Buck's point brings you to the only reason that exists for trimming low pressure handgun ammunition. It doesn't grow like rifle cases because the pressure doesn't stick the brass to the chamber walls (just starts to happen at a little over 30,000 psi peak values, with some variation for powder type). But getting even crimps without adjusting a conventional crimp die does benefit from uniform trimming.
If the flare issue persists, get either a Lyman M die or, if you need a powder-through die, the Lyman Multi-expander (which comes with inserts for all common handgun calibers). These dies put a small step in the case mouth just below the belling of the flare that the bullet sets squarely into. This not only minimizes the amount of flare required (increasing brass life) but when you examine the slight bulge in the finished cartridge's case over top of the bottom edge of the seated bullet's base, you will find these more even all around the case because the bullet was started in straight and couldn't cock over to an angle during seating. This works with jacketed bullets, too, btw, and for this reason the Lyman M dies for rifle cartridges are seeing increased use by people loading precision rifle ammunition for that reason, even though mouth expanding is not historically done with jacketed rifle bullets.
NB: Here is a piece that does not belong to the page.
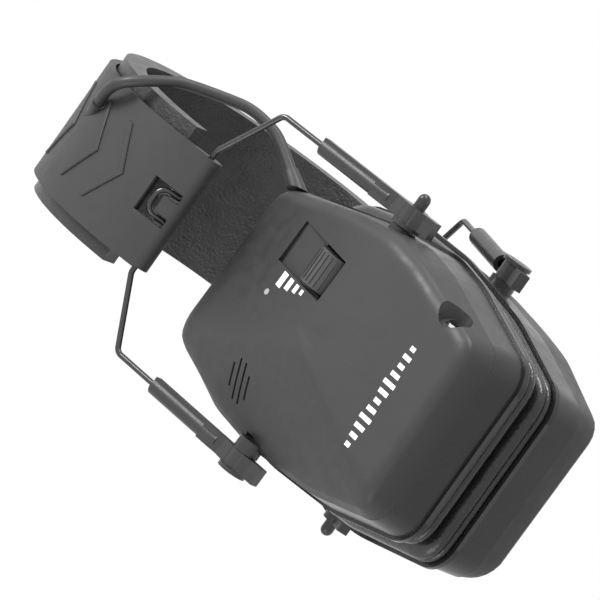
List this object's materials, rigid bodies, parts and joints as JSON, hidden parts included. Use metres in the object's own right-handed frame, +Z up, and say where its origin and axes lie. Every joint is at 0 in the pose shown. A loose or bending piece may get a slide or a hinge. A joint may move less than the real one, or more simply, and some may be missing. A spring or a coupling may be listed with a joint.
{
  "type": "earmuff hearing protector",
  "caption": "Electronic over-ear hearing protector with padded headband, wire yokes, sliding arms and two slim ear cups.",
  "frame": {"origin": "under the middle of the two ear cups, on the plane they stand on", "axes": "+Z up to the crown of the headband, +X towards the wearer's left cup, -Y the way the wearer faces"},
  "size_m": [0.1314, 0.106, 0.2265],
  "materials": {
    "cover_plastic": "fine matte texture",
    "shell_plastic": "semi-gloss",
    "arm_plastic": "semi-gloss",
    "plate_plastic": "gloss",
    "cushion_leather": "smooth gloss",
    "band_leather": "grained",
    "foam": "open-cell foam",
    "wire_paint": "gloss black",
    "spring_steel": "blued",
    "screw_steel": "zinc plated",
    "rubber": "satin",
    "speaker_body": "matte",
    "wheel_rubber": "satin",
    "mesh": "woven",
    "microphone_can": "satin",
    "board": "solder mask",
    "lamp": "clear",
    "ring_chrome": "polished",
    "contact_metal": "plated",
    "battery_wrap": "printed sleeve"
  },
  "bodies": {
    "headband": {"headband_cover": "cover_plastic", "headband_spring": "spring_steel", "headband_pad": "band_leather", "cable_grommets": "rubber", "left_link_cable": "rubber", "right_link_cable": "rubber"},
    "left_yoke": {"left_yoke_wire": "wire_paint"},
    "right_yoke": {"right_yoke_wire": "wire_paint"},
    "left_arms": {"left_front_arm": "arm_plastic", "left_rear_arm": "arm_plastic"},
    "right_arms": {"right_front_arm": "arm_plastic", "right_rear_arm": "arm_plastic"},
    "left_cup": {"left_shell": "shell_plastic", "left_cover": "cover_plastic", "left_cushion_plate": "plate_plastic", "left_ear_cushion": "cushion_leather", "left_foam_insert": "foam", "left_speaker": "speaker_body", "left_speaker_bracket": "speaker_body", "left_cover_screws": "screw_steel", "left_microphone": "microphone_can", "left_microphone_mesh": "mesh", "left_cable_boot": "rubber", "volume_control": "speaker_body", "circuit_board": "board", "status_lamp": "lamp", "headphone_socket": "speaker_body", "socket_ring": "ring_chrome"},
    "volume_dial": {"volume_wheel": "wheel_rubber"},
    "right_cup": {"right_shell": "shell_plastic", "right_cover": "cover_plastic", "right_cushion_plate": "plate_plastic", "right_ear_cushion": "cushion_leather", "right_foam_insert": "foam", "right_speaker": "speaker_body", "right_speaker_bracket": "speaker_body", "right_cover_screws": "screw_steel", "right_microphone": "microphone_can", "right_microphone_mesh": "mesh", "right_cable_boot": "rubber", "batteries": "battery_wrap", "battery_contacts": "contact_metal", "battery_tray": "speaker_body"},
    "battery_flap": {"battery_door": "cover_plastic"}
  },
  "joints": [
    {"name": "left_spread", "type": "hinge", "parent": "headband", "child": "left_yoke", "pos_m": [0.04514, 0, 0.1359], "axis": [0, -1, 0], "range_deg": [0, 20], "stiffness_Nm_per_rad": 1.2, "springref_deg": -5.73, "deforming": ["left_link_cable"]},
    {"name": "left_height", "type": "slide", "parent": "left_yoke", "child": "left_arms", "axis": [0.3308, 0, 0.9437], "range_m": [0, 0.006], "deforming": ["left_link_cable"]},
    {"name": "left_tilt", "type": "hinge", "parent": "left_arms", "child": "left_cup", "pos_m": [0.022, 0, 0.07], "axis": [0, -1, 0], "range_deg": [-20, 0], "deforming": ["left_link_cable"]},
    {"name": "right_spread", "type": "hinge", "parent": "headband", "child": "right_yoke", "pos_m": [-0.04514, 0, 0.1359], "axis": [0, 1, 0], "range_deg": [0, 20], "stiffness_Nm_per_rad": 1.2, "springref_deg": -5.73, "deforming": ["right_link_cable"]},
    {"name": "right_height", "type": "slide", "parent": "right_yoke", "child": "right_arms", "axis": [-0.3308, 0, 0.9437], "range_m": [0, 0.006], "deforming": ["right_link_cable"]},
    {"name": "right_tilt", "type": "hinge", "parent": "right_arms", "child": "right_cup", "pos_m": [-0.022, 0, 0.07], "axis": [0, 1, 0], "range_deg": [-20, 0], "deforming": ["right_link_cable"]},
    {"name": "volume_turn", "type": "hinge", "parent": "left_cup", "child": "volume_dial", "pos_m": [0.0267, 0.0161, 0.0795], "axis": [0, 1, 0], "range_deg": [0, 270]},
    {"name": "battery_door_hinge", "type": "hinge", "parent": "right_cup", "child": "battery_flap", "pos_m": [-0.0335, 0, 0.02995], "axis": [0, -1, 0], "range_deg": [0, 100]}
  ],
  "couplings": [
    {"joint": "left_tilt", "follows": "left_spread", "ratio": -1},
    {"joint": "right_tilt", "follows": "right_spread", "ratio": -1}
  ]
}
Using an M die and an RCBS standard seating die will get you very concentric rifle rounds as long as the case neck wasn't tilted by pulling too hard over a sizing die expander.
The other thing you can do to get around trimming is to use a
Lee Collet Style crimp die for .38 Special. These apply a compressed ring crimp rather than a roll crimp or a taper crimp, same as you see on some military and commercial rifle ammunition. The die can actually form its own crimp groove into a bullet that doesn't have one. Since the crimp is applied from around the outside of the case mouth and not by pressing on the end of the mouth, the exact length of the case is not as critical as with a roll or taper crimp.
Note that despite being less length-critical, the collet type crimp dies do have a limit to the range of case lengths they can work with, so they are different for .38 Special and .357 Magnum. It's a one-cartridge die design.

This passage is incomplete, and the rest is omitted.